“E
vejo e peço
Dias
de Outras cores...” (Caetano Veloso em Noite de Crital)
Árvore brasileira, inspiração cerrado |
Este ano pede um Natal com celebrações singelas. Vamos substituir nossas
reuniões maiores, festivas e animadas por encontro mais íntimo apenas entre os
residentes na mesma casa. Creio que, entre nós, os cristãos, nem mesmo uma
pandemia como a que estamos vivendo, justificaria deixar a data passar completamente
em branco.
Aqui, além da celebração religiosa, compõem esse ritual de fim de ano, as tradições, os costumes e as crenças de família. Eles retornam para nos lembrar quem somos, para que não esqueçamos onde estão fincadas nossas raízes, por mais que distanciemos delas.
Mesmo que a indústria e o
comércio, com suas artimanhas intensivas vivam a nos massacrar dizendo que o
Natal é um tempo de comprar e consumir cada vez mais, teimamos em
manter as tradições e os costumes e as nossas crenças que nos direcionam. Valorizamos
um paninho bordado a mão, um santinho de barro, um arranjo de flores colhidas do nosso jardim,
uma comida caseira, entre tantas outras delicadezas.Cerrado inspira presépio
O que pode ser melhor e mais
reconfortante, que os afetos nesses tempos de espanto, nesse turbilhão de
incertezas e indefinições como são os dias atuais?
Dias no preparo dos figos de Natal |
Tudo pode ser mais delicado ainda,
se houver uma apresentação de Caetano Veloso, como a que acabamos de assistir
pelas redes sociais. Ele esteve sereno e com o olhar quase triste, mas com sua poesia e sua música maravilhosas e uma presença marcante nesse espetáculo intimista, sem o
excesso de sons e cores, habituais em apresentações de grandes artistas em fins de ano.

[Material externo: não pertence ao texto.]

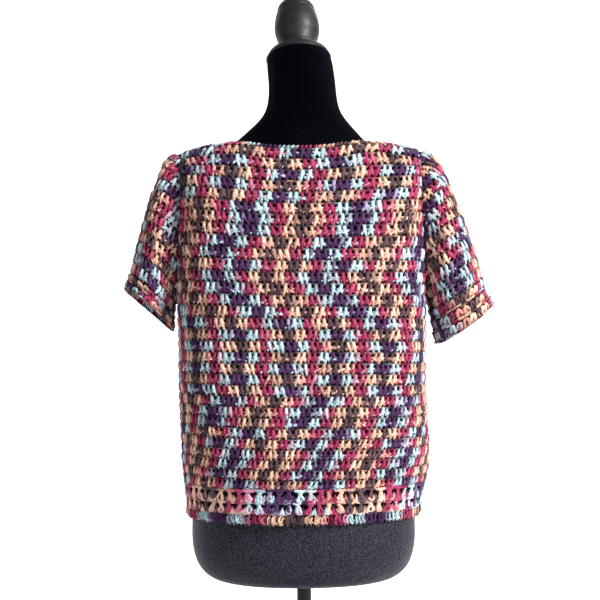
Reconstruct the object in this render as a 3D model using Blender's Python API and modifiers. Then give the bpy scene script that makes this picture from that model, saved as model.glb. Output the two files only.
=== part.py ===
"""Crochet bolero cardigan worn by a limbless dress form on a round stand. Metres, +Z up.

The origin is the middle of the stand's underside. The wearer faces +Y, so the cardigan's back faces -Y
and the wearer's right is +X. The cloth pieces are walls round one smooth mid-surface, which stays
WALL / 2 inside both faces, and neighbours are SEAM apart.
"""

import math
from collections import namedtuple

import bpy
import bmesh
import numpy as np
from mathutils import Matrix, Vector

# Cloth
WALL = 0.0035
SEAM = 0.0003
HEM_Z = 0.393
BAND_TOP_Z = 0.439
UNDERARM_Z = 0.687
EDGING_WIDTH = 0.008

# The body's level sections, from the hem to the underarm.
BodySection = namedtuple("BodySection", "height half_width side_shift back_depth front_depth squareness")
BODY_SECTIONS = [BodySection(*row) for row in (
    (HEM_Z, 0.1590, 0.0003, 0.1225, 0.1140, 2.15),
    (0.4160, 0.1612, 0.0012, 0.1240, 0.1155, 2.18),
    (BAND_TOP_Z, 0.1655, 0.0026, 0.1270, 0.1185, 2.25),
    (0.4620, 0.1693, 0.0036, 0.1315, 0.1235, 2.35),
    (0.4950, 0.1702, 0.0034, 0.1320, 0.1255, 2.50),
    (0.5400, 0.1695, 0.0014, 0.1265, 0.1240, 2.65),
    (0.6000, 0.1692, 0.0000, 0.1195, 0.1260, 2.85),
    (0.6500, 0.1695, 0.0000, 0.1150, 0.1305, 2.95),
    (UNDERARM_Z, 0.1705, 0.0000, 0.1135, 0.1320, 3.00),
)]

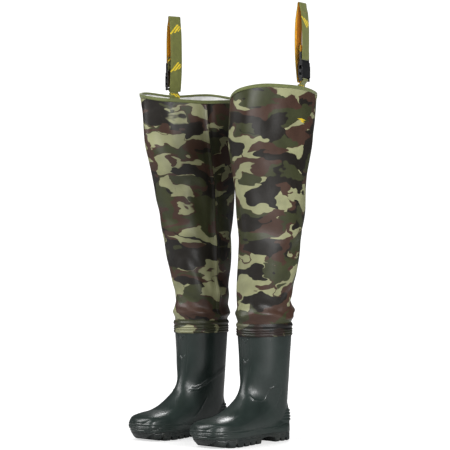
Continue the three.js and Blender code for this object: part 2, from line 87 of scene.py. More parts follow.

Um cenário minimalista, o palco só
seu. Caetano foi-se reafirmando grande
na simplicidade, exaltou e recebeu em participação cada um de seus filhos;
babou para os netos, relembrou e enalteceu amigos. Recordou com afeto suas
origens, sua brasilidade. Falou de presépio, de infância e de cheiro de pitanga.
Lembrou e cantou Assis Valente, denunciando, mais uma vez, nossa enorme desigualdade
social: “Eu pensei que todo mundo fosse filho de Papai Noel”.
Em celebrações de fim de ano,
costumamos pensar sobre essa entidade vaga, “tempo, tempo, tempo, tambor de
todos os ritmos”. Caetano o tempo todo, destilou poesia e nos fez refletir: “Existirmos,
a que será que se destina... ?” e não nos permitiu esquecer que “Gente quer ser feliz...
Gente é para brilhar, não para morrer de fome”.
Generoso e modesto, o artista sabe que é um dos maiores dos tempos modernos.
Todavia, foi incapaz de deixar escapulir uma faísca sequer de arrogância, de
altivez exagerada. Fez, merecidamente uma declaração de amor a “Sua branquinha,
seu irmão” a mulher que lhe assegura a sustentação necessária para se manter ativo e moderníssimo, com quase oitenta anos de idade.
Ele disse ao iniciar o relato de
suas memórias de Natal que via “em torno da manjedoura, o mundo”. Nessa
apresentação transmitida pela internet, vimos em torno de Caetano, o mundo. Gratidão.